This photograph shows the First Team in the 1904-1905 season. It was taken at Mapperley Park Sports Ground, opposite the old Carrington Lido on Mansfield Road.
Sergeant Holmes is again present, and the players are….
(back row) S.D.M.Horner, C.F.R.Fryer, M.J.Hogan, R.E.Trease and J.P.K.Groves
(seated) R.G.Cairns, R.B.Wray, R.Cooper (Captain) and L.W.Peters
(seated on grass) H.E.Mills and P.G.Richards
On the right is twelfth man, F.C.Mahin. You can read about the incredible life of Frank Cadle Mahin in three of my previous blog posts.
I believe that the photograph was taken on the afternoon of Wednesday, October 12th 1904, just before the High School played against Mr.Hughes’ XI, perhaps to commemorate the game for the old Drill Sergeant. The School won 12-5, and we know that Cooper in defence was the outstanding player, but the whole team played well, and the forwards’ finishing was particularly deadly. This year, the team was amazingly successful. Their season began with victories by 5-4, 2-1, 23-0, 12-5, 9-0, 15-0, 3-1, 4-1, 11-0, 16-1. They had scored exactly 100 goals by November 3rd, in only ten games.
Notice that it is warm enough for the changing room windows to be open, and the design of the ball is still that old fashioned “Terry’s Chocolate Orange”. Horner has forgotten his football socks, and, because this game marked his début for the side, Fryer’s mother has not yet had the time to sew his school badge onto his shirt. Frank Mahin is, in actual fact, in the full School uniform of the time…a respectable suit or jacket, topped with a Sixth Form white straw boater, with a school ribbon around it. Here he is in American military uniform:
Football, though always, seems to have appealed to the rebellious nature of the boys. Even when it was a school sport, some of them wanted more, and they were quite prepared to break the rules of the High School to achieve that aim. The Prefects’ Book records how “an extraordinary meeting of the Prefects was held after morning school on November 23rd 1908”.
AB Jordan reported that a Master, Mr WT “Nipper” Ryles…
“… had complained about a cutting in the “Football Post” & “Nottingham
Journal”, stating that the High School had been beaten 5-1 by some unknown team called Notts Juniors, reported 8 boys out of IIIC, 1 out of IIIB, 1 out of IVB. The boys were Davie (J.R.), Herrick (R.L.W.), Gant (H.G.) Hemsley, Major, Parrott, Wilmot, Tyler, Cowlishaw & Sadler. They had played against a team of Board School boys down at Bridgford, under the name of Nottm High School Third Form. The other team had put the result in the paper. They were told that such teams must not be played, & that nothing must be sent to the papers except the results of 1st XI & 2nd XI matches. Signed AB Jordan”.

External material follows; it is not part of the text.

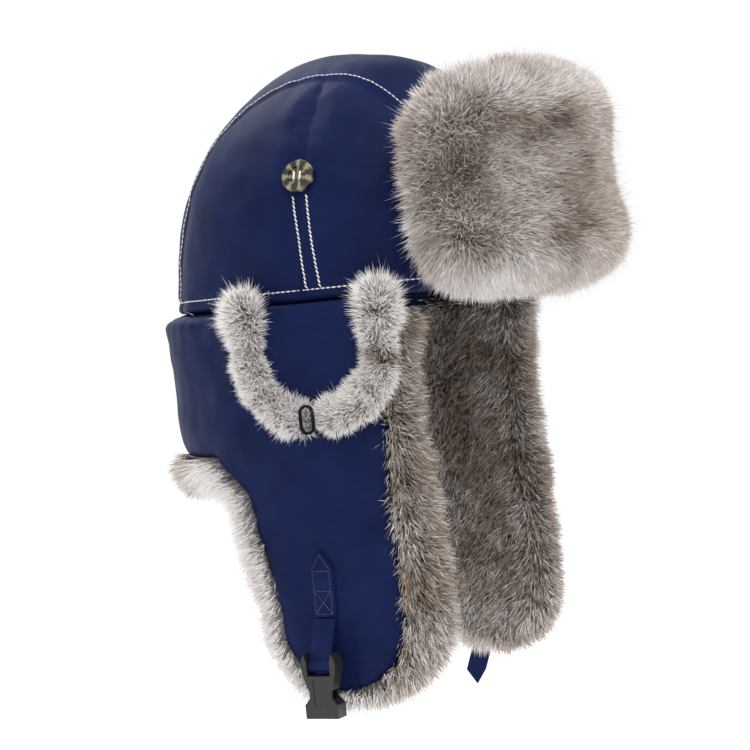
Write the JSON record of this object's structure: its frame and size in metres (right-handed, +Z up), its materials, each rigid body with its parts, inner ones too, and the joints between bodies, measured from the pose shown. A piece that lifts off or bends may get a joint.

The School Archives also have a photograph of older boys in an unknown team. Nobody has any real, definite and provable idea about who they might be. Perhaps they were something unofficial too:
The man behind the team is not a known member of staff. Here he is:
Is the mystery man is one of Haig’s staff officers from 1914, on an early lookout for likely cannon fodder for the Western Front? Why should I think that? Well, take a look at this photograph of a group of what were probably the cleverest, shrewdest military thinkers of their age, “Field Marshal Haig and the Blockheads”. Perhaps, front left, Tubby Watson? :
The next team photograph is not one I am particularly proud of. It is the sad result of the practise of using a camera to scan images because it is so much quicker. It appeared in the School Magazine a few years ago and they seemed to have little knowledge of who it is:
The caption reads
“Is the above photograph a School Football Team of the early 1890s? The only proof that the team is the three merles badge on the shirt of one of the boys. The photograph is supplied by Don E Stocker (1926-1932) and his father EB Stocker (1889-1891). Is the man on the right a master or possibly Mr Onions, the groundsman and cricket coach?
Well, he’s neither a Master nor Mr Onions in my opinion:
And the badge may mean it is a High School team but not 100% definitely. It might be the only football shirt he has:
And surely, if it was a High School football team, more than one would be wearing a proper football shirt. As far as I can see, the majority of the players are wearing ordinary white shirts such as they might wear in the bank where they worked, or the technical drawing office.
I don’t think the team is pre-1900 either because the ball is made of 18 panels sewed together. Balls from this period tended to be like a Terry’s Chocolate Orange with lots of segments held in place by a circular piece of leather on either side. It may be a renegade team though, because School football stopped in 1914 and this photograph may well date from after that.